* [WHAT YOU NEED TO DO]: Which lines below fall between the one containing "low, high = Vector((1e9,)" and the one containing "in imported if"? Repeat them exactly, counting both of those lines, and add nothing else.

* [SOURCE EXCERPT]:

──────────

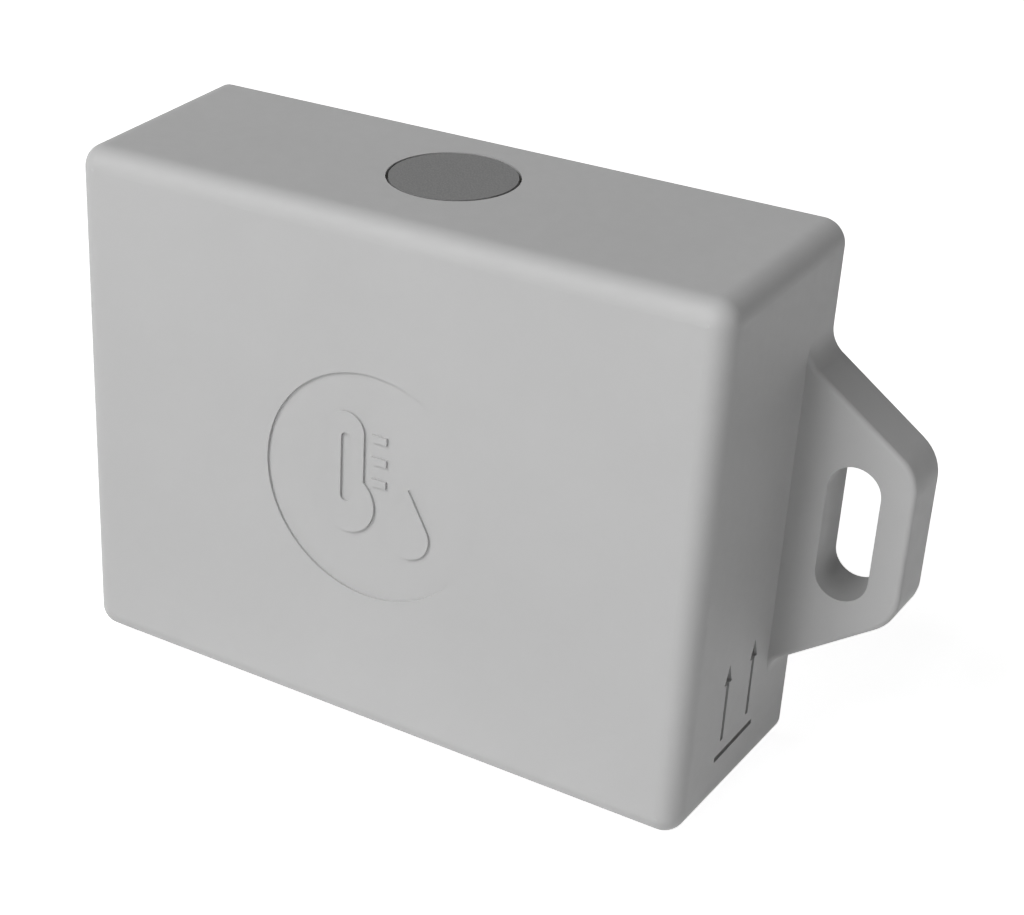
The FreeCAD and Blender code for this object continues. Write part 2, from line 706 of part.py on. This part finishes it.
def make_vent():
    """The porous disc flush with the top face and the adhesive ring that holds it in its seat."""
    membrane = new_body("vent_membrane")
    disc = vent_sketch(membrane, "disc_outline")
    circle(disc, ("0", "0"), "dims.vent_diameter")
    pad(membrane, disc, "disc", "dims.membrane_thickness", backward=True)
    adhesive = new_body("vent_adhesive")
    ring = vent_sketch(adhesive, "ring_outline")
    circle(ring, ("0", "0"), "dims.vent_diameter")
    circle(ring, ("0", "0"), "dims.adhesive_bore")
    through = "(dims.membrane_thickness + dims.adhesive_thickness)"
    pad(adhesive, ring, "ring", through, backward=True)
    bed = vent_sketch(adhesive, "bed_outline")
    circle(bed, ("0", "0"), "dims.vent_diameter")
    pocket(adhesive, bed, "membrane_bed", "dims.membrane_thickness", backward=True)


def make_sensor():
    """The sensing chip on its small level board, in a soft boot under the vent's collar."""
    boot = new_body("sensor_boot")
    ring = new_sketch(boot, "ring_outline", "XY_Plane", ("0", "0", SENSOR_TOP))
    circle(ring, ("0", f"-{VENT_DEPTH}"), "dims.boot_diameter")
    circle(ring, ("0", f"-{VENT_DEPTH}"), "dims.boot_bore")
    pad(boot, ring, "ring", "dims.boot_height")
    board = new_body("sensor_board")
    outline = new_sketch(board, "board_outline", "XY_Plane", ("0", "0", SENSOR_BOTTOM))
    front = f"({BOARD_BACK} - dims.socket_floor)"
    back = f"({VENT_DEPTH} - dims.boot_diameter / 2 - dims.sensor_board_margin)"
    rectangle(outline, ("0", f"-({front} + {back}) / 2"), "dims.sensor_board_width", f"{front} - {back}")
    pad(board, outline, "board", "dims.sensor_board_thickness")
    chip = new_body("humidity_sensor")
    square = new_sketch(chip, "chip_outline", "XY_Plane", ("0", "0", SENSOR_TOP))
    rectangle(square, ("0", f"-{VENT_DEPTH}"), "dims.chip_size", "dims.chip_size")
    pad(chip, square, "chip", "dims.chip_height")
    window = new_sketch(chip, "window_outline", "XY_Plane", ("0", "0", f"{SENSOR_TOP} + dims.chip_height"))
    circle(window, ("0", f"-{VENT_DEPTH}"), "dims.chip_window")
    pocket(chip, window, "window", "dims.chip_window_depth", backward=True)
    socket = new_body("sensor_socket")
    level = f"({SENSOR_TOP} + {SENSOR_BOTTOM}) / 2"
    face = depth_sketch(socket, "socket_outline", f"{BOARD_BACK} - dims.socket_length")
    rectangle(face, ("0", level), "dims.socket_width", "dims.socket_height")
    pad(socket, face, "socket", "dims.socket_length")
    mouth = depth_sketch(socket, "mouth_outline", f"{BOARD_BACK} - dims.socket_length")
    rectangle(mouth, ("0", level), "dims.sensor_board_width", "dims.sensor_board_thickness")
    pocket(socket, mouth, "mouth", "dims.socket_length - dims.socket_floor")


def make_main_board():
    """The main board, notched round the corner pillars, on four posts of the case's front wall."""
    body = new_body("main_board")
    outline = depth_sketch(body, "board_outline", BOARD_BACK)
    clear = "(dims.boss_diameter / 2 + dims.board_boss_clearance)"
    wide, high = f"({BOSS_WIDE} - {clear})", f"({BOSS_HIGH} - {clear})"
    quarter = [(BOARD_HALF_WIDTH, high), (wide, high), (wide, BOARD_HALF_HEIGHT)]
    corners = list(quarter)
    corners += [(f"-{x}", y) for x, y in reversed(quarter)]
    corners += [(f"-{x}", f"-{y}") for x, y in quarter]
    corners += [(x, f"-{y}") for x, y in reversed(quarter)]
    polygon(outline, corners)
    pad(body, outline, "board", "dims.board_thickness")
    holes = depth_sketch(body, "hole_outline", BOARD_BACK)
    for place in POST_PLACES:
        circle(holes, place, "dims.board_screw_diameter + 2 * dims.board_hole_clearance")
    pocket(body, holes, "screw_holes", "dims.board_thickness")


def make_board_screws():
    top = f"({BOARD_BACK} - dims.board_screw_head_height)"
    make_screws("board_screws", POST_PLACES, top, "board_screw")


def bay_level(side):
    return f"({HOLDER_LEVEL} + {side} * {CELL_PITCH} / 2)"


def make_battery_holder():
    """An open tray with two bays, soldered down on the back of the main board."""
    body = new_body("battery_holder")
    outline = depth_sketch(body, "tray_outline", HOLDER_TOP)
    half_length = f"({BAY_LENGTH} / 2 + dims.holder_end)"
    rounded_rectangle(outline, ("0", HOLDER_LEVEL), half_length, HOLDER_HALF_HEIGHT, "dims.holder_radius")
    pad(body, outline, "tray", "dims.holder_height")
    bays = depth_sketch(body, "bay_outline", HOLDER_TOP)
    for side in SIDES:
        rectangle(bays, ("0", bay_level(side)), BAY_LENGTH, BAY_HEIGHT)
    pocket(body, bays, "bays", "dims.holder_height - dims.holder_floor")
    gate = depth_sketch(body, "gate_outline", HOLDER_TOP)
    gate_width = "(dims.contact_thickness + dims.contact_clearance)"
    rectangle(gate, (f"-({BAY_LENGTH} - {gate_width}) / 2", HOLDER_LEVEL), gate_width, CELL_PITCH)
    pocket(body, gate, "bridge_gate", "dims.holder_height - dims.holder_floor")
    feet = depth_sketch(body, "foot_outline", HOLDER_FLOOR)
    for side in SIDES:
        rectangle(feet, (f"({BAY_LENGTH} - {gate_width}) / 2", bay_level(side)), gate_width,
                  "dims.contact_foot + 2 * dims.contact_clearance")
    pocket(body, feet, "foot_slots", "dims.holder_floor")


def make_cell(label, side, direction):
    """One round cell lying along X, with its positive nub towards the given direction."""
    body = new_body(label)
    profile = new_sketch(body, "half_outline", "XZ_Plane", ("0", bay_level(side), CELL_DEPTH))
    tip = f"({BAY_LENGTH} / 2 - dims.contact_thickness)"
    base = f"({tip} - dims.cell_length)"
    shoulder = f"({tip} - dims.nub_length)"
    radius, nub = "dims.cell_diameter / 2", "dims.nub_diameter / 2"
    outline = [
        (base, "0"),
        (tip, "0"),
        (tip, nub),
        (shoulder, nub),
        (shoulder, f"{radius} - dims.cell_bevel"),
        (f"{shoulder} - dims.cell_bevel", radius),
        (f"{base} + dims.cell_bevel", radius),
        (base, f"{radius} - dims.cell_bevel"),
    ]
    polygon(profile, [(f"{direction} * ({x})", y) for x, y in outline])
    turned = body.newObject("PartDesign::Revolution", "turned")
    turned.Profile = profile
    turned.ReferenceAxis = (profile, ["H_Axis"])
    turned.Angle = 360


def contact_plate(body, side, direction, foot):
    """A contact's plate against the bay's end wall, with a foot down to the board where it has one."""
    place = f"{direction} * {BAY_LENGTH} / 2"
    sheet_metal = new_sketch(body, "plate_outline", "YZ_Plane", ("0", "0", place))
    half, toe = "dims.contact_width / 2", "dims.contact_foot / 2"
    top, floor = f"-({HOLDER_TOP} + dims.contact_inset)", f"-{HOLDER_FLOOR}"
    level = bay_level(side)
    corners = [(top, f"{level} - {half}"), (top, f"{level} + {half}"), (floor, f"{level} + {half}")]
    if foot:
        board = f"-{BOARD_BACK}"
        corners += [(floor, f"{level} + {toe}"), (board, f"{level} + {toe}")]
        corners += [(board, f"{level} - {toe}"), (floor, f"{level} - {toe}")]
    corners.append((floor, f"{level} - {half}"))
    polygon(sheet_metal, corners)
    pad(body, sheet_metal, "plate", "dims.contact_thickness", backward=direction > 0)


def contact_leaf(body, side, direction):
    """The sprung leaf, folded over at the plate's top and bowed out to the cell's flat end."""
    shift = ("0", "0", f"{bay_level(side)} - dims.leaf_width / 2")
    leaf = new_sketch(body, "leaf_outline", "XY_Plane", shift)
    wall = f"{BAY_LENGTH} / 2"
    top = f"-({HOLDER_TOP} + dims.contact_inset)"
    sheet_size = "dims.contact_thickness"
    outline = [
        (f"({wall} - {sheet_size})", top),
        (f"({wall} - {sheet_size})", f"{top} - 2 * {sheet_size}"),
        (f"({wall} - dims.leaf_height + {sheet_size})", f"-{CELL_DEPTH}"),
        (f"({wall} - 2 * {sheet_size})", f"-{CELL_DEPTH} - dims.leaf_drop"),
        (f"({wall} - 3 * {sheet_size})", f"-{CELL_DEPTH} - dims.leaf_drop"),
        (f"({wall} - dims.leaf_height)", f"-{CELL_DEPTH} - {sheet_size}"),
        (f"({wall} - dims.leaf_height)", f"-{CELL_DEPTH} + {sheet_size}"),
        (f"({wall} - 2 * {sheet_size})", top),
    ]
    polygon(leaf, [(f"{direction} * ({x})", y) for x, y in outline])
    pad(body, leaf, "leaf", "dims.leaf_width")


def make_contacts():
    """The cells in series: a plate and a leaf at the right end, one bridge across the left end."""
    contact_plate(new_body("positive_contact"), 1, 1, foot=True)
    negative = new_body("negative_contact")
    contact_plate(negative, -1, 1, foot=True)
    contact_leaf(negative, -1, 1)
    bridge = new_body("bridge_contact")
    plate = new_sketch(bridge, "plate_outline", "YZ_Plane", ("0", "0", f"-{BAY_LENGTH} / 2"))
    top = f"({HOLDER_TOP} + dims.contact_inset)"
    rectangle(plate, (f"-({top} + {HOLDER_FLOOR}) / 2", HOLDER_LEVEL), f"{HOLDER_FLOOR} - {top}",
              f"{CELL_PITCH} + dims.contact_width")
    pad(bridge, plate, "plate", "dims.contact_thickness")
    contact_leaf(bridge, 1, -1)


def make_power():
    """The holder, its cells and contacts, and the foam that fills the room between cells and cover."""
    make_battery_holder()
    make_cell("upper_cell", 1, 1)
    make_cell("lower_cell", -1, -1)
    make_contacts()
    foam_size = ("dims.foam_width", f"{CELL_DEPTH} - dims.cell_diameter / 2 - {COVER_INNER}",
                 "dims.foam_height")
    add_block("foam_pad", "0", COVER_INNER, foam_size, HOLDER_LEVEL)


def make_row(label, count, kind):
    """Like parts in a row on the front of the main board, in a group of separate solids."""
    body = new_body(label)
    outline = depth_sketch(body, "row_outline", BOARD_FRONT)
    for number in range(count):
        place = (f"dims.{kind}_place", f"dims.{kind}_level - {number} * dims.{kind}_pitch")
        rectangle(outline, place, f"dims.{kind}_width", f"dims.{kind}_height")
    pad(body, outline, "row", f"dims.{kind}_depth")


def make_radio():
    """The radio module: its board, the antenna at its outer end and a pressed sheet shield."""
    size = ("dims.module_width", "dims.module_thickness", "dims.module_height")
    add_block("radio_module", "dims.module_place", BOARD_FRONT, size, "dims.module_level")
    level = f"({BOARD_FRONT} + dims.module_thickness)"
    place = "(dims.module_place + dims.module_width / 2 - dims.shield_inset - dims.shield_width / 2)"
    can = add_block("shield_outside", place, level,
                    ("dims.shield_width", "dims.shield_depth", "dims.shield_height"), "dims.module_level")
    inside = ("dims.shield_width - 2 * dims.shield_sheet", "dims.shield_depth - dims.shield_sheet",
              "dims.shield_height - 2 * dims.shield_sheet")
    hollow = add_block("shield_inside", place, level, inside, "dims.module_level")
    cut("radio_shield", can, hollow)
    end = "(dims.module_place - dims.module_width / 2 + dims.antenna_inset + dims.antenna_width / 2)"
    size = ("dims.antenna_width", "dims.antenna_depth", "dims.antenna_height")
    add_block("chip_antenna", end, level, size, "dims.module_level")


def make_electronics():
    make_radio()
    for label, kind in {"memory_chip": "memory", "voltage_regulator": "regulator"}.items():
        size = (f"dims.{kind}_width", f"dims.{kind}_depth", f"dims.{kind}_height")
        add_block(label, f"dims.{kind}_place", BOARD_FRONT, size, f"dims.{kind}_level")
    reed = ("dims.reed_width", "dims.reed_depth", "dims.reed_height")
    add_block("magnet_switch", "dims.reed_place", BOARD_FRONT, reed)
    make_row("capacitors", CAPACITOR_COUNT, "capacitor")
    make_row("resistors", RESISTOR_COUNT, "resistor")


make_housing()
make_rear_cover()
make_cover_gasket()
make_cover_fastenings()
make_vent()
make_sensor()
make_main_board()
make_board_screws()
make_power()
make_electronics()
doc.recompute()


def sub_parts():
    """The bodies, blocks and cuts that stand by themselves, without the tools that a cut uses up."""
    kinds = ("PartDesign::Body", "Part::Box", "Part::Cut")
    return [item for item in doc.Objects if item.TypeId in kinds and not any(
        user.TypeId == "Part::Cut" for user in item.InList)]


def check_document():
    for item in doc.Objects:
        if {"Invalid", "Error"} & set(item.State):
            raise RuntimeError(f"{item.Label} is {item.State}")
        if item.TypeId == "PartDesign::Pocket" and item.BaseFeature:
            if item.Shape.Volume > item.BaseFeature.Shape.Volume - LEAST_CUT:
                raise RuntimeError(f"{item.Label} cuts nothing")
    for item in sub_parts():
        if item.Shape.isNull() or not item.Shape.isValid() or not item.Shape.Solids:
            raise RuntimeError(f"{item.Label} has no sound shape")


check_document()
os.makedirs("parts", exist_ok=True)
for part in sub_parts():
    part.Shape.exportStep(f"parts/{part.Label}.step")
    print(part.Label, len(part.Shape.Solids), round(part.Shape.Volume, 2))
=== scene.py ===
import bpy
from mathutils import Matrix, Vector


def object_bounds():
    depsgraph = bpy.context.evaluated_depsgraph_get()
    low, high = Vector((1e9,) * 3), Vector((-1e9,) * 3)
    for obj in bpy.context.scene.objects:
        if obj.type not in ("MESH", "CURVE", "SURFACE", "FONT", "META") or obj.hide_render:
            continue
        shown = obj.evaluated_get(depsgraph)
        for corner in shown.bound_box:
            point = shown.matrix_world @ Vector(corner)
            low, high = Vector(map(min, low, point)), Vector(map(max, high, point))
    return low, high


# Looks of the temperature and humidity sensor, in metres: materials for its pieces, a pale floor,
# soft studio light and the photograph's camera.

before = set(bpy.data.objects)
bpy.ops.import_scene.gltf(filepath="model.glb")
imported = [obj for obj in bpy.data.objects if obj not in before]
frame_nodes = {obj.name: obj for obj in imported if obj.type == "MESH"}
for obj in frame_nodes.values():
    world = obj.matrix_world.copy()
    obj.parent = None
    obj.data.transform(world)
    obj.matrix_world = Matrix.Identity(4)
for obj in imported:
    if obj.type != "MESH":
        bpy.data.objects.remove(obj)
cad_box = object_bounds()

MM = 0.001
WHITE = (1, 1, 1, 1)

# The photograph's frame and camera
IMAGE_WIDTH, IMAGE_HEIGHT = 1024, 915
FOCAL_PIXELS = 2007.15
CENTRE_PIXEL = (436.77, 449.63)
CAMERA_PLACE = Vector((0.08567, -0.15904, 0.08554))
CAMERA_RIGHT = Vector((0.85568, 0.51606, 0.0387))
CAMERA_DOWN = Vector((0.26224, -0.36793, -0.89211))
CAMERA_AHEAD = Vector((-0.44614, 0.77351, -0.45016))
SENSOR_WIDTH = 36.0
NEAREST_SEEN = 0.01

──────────

* [CORRECT ANSWER]:
    low, high = Vector((1e9,) * 3), Vector((-1e9,) * 3)
    for obj in bpy.context.scene.objects:
        if obj.type not in ("MESH", "CURVE", "SURFACE", "FONT", "META") or obj.hide_render:
            continue
        shown = obj.evaluated_get(depsgraph)
        for corner in shown.bound_box:
            point = shown.matrix_world @ Vector(corner)
            low, high = Vector(map(min, low, point)), Vector(map(max, high, point))
    return low, high


# Looks of the temperature and humidity sensor, in metres: materials for its pieces, a pale floor,
# soft studio light and the photograph's camera.

before = set(bpy.data.objects)
bpy.ops.import_scene.gltf(filepath="model.glb")
imported = [obj for obj in bpy.data.objects if obj not in before]
frame_nodes = {obj.name: obj for obj in imported if obj.type == "MESH"}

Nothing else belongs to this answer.